WHAT IS ASKED: Copy exactly the lines of the material below that run from the one containing "Recreate this object" through the one containing "bore_r = bore_d / 2;". Copy no other lines.

SOURCE RECORDS:
•••••

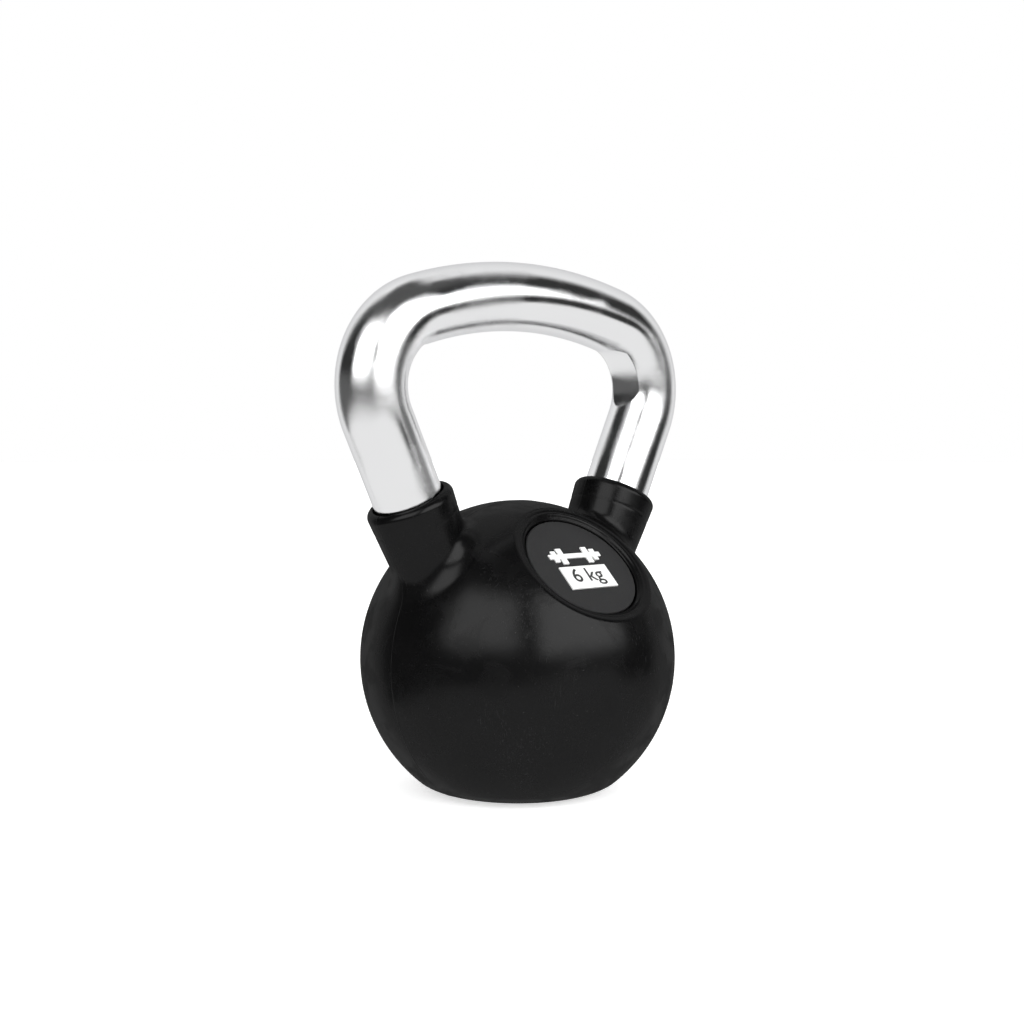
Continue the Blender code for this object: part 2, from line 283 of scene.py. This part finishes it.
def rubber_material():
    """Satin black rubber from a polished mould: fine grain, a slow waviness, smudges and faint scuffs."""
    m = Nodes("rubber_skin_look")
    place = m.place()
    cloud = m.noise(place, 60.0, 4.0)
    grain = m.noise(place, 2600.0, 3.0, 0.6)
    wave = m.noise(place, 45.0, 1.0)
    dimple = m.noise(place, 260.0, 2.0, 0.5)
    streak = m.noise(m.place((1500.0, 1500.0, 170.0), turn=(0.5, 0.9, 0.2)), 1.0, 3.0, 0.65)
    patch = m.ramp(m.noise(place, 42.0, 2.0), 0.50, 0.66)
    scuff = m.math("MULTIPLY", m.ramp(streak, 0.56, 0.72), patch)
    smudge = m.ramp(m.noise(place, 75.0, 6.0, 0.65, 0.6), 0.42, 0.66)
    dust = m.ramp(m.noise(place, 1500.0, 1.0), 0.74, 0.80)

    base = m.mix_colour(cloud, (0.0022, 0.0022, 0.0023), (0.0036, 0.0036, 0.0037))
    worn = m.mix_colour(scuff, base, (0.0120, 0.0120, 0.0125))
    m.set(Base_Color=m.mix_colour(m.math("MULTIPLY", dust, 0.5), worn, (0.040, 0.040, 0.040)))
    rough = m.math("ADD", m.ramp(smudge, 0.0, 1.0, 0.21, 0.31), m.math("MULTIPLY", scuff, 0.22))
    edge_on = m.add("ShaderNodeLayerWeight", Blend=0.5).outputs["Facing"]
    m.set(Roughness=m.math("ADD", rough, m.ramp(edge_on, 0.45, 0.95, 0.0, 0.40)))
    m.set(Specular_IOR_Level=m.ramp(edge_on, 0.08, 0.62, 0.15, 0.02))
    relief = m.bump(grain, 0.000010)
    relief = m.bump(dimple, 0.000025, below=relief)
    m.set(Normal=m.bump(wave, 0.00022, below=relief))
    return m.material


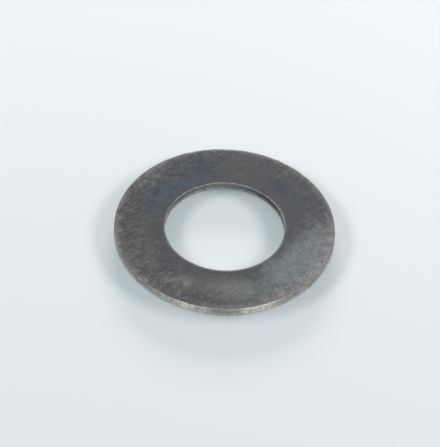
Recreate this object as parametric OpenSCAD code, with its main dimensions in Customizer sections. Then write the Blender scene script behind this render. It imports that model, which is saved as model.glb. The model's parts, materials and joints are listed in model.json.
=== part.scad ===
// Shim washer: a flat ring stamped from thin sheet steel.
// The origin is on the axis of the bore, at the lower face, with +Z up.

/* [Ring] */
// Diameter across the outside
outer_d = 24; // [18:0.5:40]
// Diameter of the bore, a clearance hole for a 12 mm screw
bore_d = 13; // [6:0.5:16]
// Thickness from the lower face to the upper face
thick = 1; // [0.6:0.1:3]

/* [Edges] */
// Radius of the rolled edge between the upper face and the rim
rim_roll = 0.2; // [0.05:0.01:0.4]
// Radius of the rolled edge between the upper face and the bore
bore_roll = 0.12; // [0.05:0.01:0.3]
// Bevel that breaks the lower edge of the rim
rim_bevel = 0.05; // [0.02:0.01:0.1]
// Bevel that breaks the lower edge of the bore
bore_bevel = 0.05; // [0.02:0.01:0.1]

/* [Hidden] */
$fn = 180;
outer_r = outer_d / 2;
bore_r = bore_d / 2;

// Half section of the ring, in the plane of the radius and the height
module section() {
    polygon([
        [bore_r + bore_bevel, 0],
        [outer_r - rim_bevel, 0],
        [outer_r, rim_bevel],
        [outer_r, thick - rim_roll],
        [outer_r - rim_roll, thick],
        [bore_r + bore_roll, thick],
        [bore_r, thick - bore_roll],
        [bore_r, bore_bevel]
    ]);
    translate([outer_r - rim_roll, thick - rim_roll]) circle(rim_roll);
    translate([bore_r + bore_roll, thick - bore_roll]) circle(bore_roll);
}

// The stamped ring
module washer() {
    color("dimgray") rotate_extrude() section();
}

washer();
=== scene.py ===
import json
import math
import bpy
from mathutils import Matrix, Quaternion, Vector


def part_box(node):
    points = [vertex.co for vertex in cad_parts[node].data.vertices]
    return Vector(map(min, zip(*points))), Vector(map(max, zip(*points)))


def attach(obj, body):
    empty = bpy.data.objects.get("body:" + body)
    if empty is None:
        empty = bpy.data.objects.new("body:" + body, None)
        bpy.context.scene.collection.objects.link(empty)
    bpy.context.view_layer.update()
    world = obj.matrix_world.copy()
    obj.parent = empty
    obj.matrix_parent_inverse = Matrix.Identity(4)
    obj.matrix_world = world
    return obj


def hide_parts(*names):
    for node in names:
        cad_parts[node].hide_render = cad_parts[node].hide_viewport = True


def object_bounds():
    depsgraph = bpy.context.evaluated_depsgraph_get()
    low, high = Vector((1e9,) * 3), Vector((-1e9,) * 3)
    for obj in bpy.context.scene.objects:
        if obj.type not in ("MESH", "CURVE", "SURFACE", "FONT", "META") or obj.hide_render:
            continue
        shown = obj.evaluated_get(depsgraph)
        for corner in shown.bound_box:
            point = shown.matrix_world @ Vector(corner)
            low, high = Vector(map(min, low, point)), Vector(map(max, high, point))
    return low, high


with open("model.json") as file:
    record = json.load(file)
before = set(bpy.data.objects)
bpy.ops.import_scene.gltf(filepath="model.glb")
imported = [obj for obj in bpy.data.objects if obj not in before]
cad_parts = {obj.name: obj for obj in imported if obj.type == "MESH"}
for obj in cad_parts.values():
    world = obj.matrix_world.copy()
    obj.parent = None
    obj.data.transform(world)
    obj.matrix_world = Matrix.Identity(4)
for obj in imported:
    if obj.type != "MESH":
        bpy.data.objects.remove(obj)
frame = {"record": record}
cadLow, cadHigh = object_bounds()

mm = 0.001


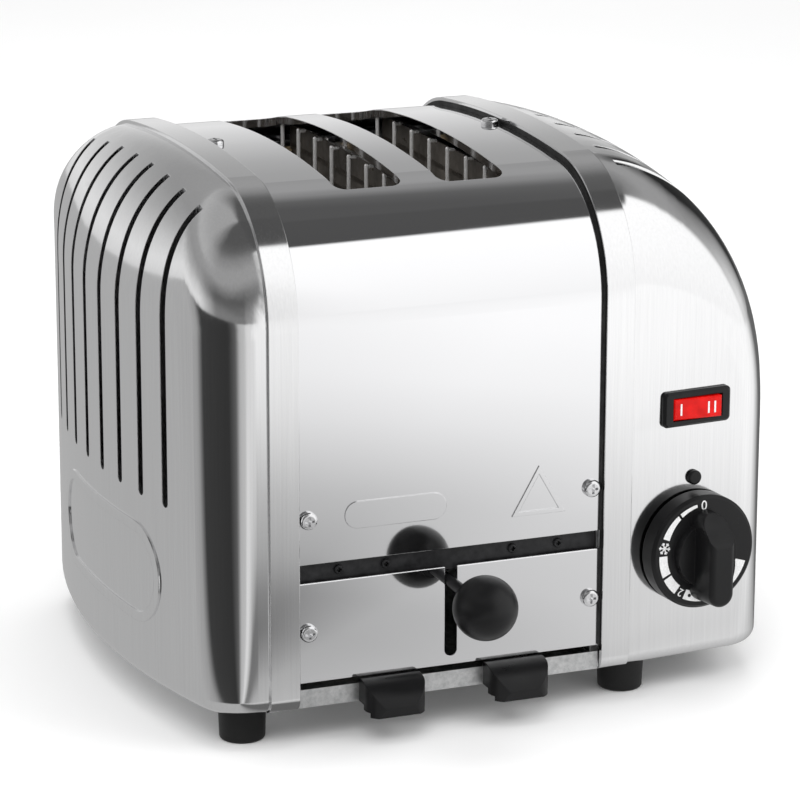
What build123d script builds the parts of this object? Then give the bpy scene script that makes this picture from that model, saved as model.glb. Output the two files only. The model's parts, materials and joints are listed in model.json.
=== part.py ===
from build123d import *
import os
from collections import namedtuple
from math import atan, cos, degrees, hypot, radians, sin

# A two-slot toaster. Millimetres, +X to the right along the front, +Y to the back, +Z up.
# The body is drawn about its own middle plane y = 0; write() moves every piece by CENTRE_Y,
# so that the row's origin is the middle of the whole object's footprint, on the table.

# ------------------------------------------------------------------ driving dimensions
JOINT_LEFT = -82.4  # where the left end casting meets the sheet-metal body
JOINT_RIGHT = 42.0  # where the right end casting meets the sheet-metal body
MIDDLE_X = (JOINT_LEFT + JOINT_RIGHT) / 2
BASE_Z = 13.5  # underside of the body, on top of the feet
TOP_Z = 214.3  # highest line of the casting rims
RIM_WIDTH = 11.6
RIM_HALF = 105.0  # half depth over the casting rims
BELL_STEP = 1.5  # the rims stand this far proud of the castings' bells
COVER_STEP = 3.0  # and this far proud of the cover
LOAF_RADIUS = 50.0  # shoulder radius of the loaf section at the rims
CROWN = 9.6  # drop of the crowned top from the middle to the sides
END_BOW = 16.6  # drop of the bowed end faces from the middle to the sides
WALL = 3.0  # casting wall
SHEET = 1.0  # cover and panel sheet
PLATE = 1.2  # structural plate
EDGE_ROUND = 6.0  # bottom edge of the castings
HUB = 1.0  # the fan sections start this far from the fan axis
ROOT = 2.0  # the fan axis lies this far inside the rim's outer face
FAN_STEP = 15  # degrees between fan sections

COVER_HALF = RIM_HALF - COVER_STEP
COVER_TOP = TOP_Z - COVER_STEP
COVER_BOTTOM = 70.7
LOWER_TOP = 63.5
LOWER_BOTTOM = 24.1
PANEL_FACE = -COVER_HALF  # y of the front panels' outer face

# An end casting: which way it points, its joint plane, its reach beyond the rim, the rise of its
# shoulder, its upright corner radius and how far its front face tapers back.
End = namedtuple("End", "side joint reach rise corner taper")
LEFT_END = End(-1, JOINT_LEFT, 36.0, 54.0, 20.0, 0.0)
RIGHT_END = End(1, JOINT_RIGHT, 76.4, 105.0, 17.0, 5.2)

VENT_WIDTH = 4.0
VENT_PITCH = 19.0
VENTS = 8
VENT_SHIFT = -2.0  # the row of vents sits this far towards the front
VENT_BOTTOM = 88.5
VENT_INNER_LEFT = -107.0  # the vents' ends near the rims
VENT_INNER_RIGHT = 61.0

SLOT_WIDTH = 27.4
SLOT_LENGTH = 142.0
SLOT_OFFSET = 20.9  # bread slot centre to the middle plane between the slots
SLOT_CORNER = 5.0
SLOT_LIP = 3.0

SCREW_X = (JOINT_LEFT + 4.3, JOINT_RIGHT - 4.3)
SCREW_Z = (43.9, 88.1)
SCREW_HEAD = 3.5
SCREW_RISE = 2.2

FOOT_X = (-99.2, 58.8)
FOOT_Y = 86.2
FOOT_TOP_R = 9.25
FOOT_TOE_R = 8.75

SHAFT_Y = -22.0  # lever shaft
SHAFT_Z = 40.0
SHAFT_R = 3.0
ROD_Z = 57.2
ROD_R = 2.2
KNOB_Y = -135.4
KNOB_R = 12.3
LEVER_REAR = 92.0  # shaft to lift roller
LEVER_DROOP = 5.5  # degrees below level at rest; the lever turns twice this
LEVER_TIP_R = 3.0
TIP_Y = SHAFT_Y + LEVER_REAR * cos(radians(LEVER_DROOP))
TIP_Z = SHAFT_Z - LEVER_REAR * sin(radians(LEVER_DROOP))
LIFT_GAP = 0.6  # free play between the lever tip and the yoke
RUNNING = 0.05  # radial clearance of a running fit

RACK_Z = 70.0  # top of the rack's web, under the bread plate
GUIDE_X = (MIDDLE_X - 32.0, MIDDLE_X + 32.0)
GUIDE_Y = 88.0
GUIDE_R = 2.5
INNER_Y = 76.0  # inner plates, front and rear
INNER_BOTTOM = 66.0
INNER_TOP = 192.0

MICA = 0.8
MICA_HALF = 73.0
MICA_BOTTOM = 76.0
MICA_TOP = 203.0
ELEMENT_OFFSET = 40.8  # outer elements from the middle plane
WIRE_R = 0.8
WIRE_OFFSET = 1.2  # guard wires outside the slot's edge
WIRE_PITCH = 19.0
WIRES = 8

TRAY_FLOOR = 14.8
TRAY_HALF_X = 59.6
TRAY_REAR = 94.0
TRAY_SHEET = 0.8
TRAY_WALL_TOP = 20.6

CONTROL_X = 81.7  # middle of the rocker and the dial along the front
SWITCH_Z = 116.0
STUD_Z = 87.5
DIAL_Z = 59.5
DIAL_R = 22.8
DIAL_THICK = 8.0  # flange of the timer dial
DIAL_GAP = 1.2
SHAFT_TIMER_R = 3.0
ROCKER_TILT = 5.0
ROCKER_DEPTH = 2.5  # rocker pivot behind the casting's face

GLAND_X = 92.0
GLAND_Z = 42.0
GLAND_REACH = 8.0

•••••

ANSWER FOR THE TASK:
Recreate this object as parametric OpenSCAD code, with its main dimensions in Customizer sections. Then write the Blender scene script behind this render. It imports that model, which is saved as model.glb. The model's parts, materials and joints are listed in model.json.
=== part.scad ===
// Shim washer: a flat ring stamped from thin sheet steel.
// The origin is on the axis of the bore, at the lower face, with +Z up.

/* [Ring] */
// Diameter across the outside
outer_d = 24; // [18:0.5:40]
// Diameter of the bore, a clearance hole for a 12 mm screw
bore_d = 13; // [6:0.5:16]
// Thickness from the lower face to the upper face
thick = 1; // [0.6:0.1:3]

/* [Edges] */
// Radius of the rolled edge between the upper face and the rim
rim_roll = 0.2; // [0.05:0.01:0.4]
// Radius of the rolled edge between the upper face and the bore
bore_roll = 0.12; // [0.05:0.01:0.3]
// Bevel that breaks the lower edge of the rim
rim_bevel = 0.05; // [0.02:0.01:0.1]
// Bevel that breaks the lower edge of the bore
bore_bevel = 0.05; // [0.02:0.01:0.1]

/* [Hidden] */
$fn = 180;
outer_r = outer_d / 2;
bore_r = bore_d / 2;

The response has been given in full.